* Start *

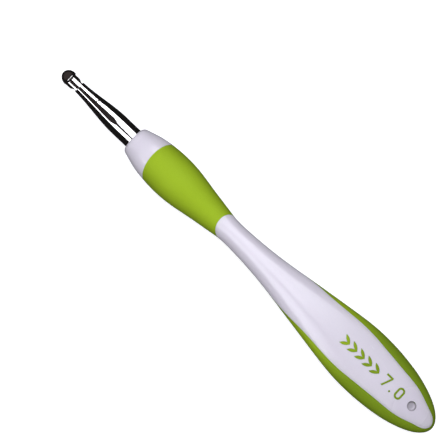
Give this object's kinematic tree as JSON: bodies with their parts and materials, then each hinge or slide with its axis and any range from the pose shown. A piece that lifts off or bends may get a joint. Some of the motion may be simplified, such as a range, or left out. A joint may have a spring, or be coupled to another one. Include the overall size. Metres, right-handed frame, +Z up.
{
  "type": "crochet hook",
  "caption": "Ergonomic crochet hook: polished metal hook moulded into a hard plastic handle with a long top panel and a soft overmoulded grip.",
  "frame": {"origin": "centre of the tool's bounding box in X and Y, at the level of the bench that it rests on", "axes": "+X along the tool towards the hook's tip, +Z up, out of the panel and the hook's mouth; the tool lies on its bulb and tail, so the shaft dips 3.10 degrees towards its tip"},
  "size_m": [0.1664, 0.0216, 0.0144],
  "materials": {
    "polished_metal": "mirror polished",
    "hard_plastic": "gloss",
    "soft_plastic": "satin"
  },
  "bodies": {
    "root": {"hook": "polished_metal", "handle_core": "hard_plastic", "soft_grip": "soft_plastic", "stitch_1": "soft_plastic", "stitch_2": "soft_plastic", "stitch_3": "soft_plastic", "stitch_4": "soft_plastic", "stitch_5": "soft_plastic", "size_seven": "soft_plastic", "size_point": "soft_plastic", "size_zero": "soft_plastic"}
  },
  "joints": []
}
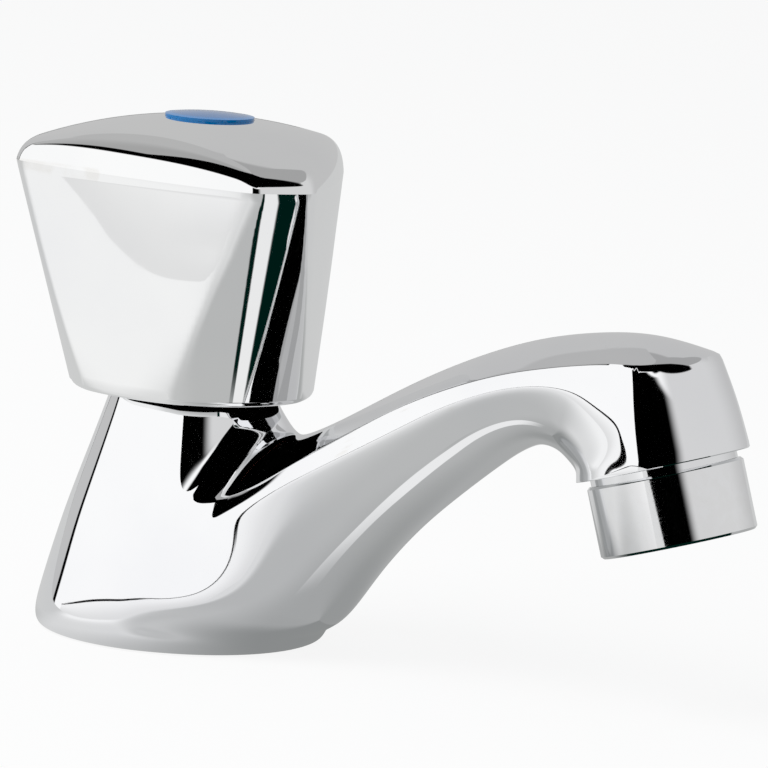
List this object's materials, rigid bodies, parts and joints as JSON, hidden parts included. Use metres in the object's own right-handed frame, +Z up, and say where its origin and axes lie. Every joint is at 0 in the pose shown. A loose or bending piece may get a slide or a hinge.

* End *

▶ _Your instructions_:
Copy all lines of the listing above that contain the string "joints".

▶ _Answer_:
  "joints": []
List this object's materials, rigid bodies, parts and joints as JSON, hidden parts included. Use metres in the object's own right-handed frame, +Z up, and say where its origin and axes lie. Every joint is at 0 in the pose shown. A loose or bending piece may get a slide or a hinge.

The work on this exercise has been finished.